** Prompt **
Return each line of the material verbatim.

=== Records ===

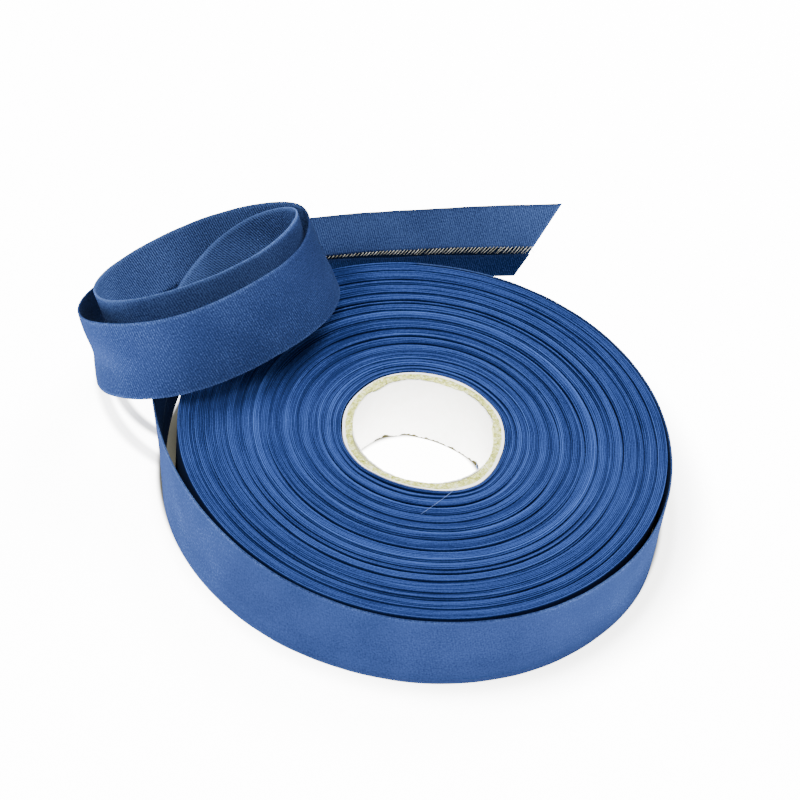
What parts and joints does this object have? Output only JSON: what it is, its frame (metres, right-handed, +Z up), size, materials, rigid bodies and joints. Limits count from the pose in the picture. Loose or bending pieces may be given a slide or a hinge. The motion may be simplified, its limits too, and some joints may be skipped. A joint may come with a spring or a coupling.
{
  "type": "reel of bias tape",
  "caption": "Reel of folded bias tape wound edge up on a cardboard core, its loose outer end coiled over the rim and cut on a slant.",
  "frame": {"origin": "middle of the foot of the whole reel's box, on the surface that the reel lies on", "axes": "+Z up along the core's axis, out of the roll's grooved top; -Y towards the picture's camera, so the free end runs along +X behind the roll"},
  "size_m": [0.149, 0.147, 0.0468],
  "materials": {
    "tape": "matt woven cotton, royal blue, cut on the bias",
    "roll": "matt woven cotton, royal blue, wound edge up",
    "core": "white paper over grey-brown board, matt"
  },
  "bodies": {
    "root": {"core_tube": "core", "wound_roll": "roll", "loose_tape": "tape"}
  },
  "joints": []
}
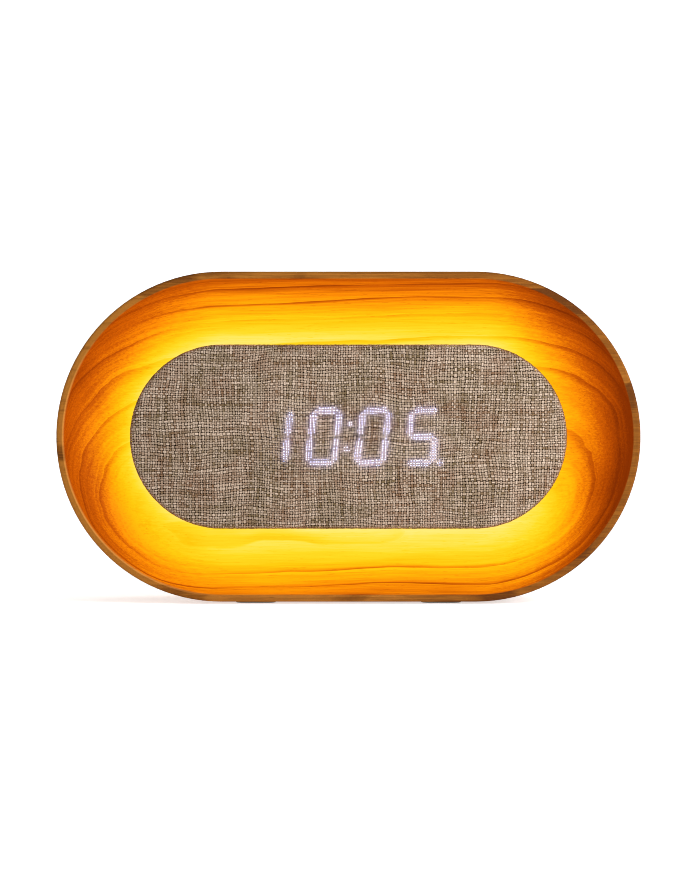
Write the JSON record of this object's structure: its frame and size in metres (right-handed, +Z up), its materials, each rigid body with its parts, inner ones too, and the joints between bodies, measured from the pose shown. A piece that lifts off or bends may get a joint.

===

** Answer to this task **
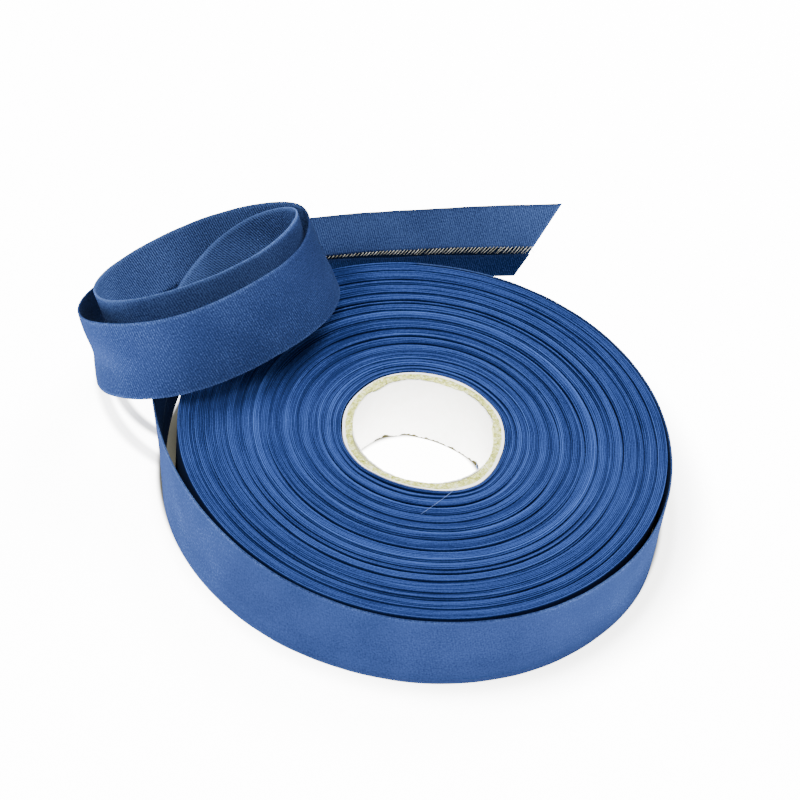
What parts and joints does this object have? Output only JSON: what it is, its frame (metres, right-handed, +Z up), size, materials, rigid bodies and joints. Limits count from the pose in the picture. Loose or bending pieces may be given a slide or a hinge. The motion may be simplified, its limits too, and some joints may be skipped. A joint may come with a spring or a coupling.
{
  "type": "reel of bias tape",
  "caption": "Reel of folded bias tape wound edge up on a cardboard core, its loose outer end coiled over the rim and cut on a slant.",
  "frame": {"origin": "middle of the foot of the whole reel's box, on the surface that the reel lies on", "axes": "+Z up along the core's axis, out of the roll's grooved top; -Y towards the picture's camera, so the free end runs along +X behind the roll"},
  "size_m": [0.149, 0.147, 0.0468],
  "materials": {
    "tape": "matt woven cotton, royal blue, cut on the bias",
    "roll": "matt woven cotton, royal blue, wound edge up",
    "core": "white paper over grey-brown board, matt"
  },
  "bodies": {
    "root": {"core_tube": "core", "wound_roll": "roll", "loose_tape": "tape"}
  },
  "joints": []
}
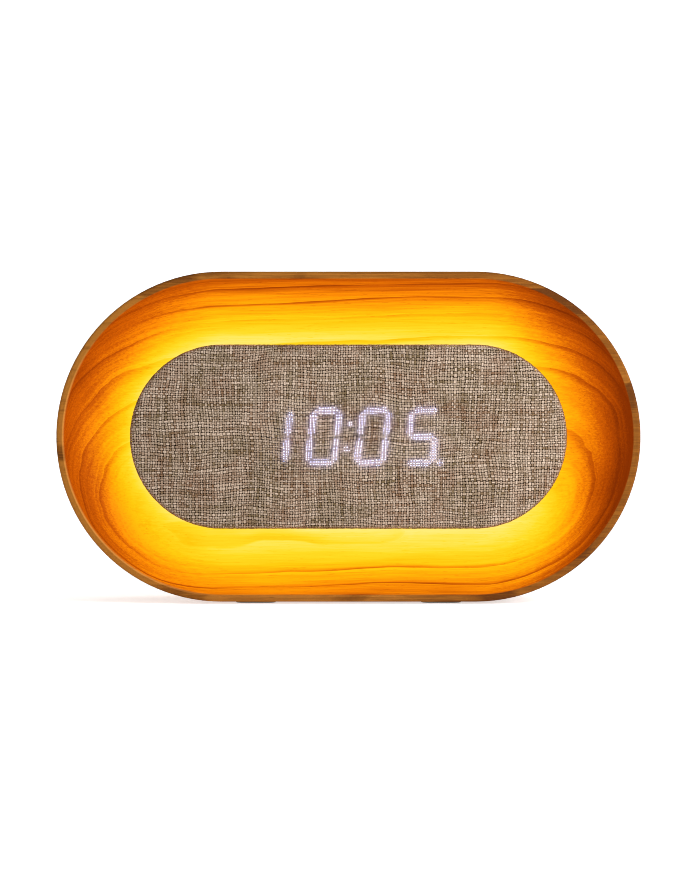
Write the JSON record of this object's structure: its frame and size in metres (right-handed, +Z up), its materials, each rigid body with its parts, inner ones too, and the joints between bodies, measured from the pose shown. A piece that lifts off or bends may get a joint.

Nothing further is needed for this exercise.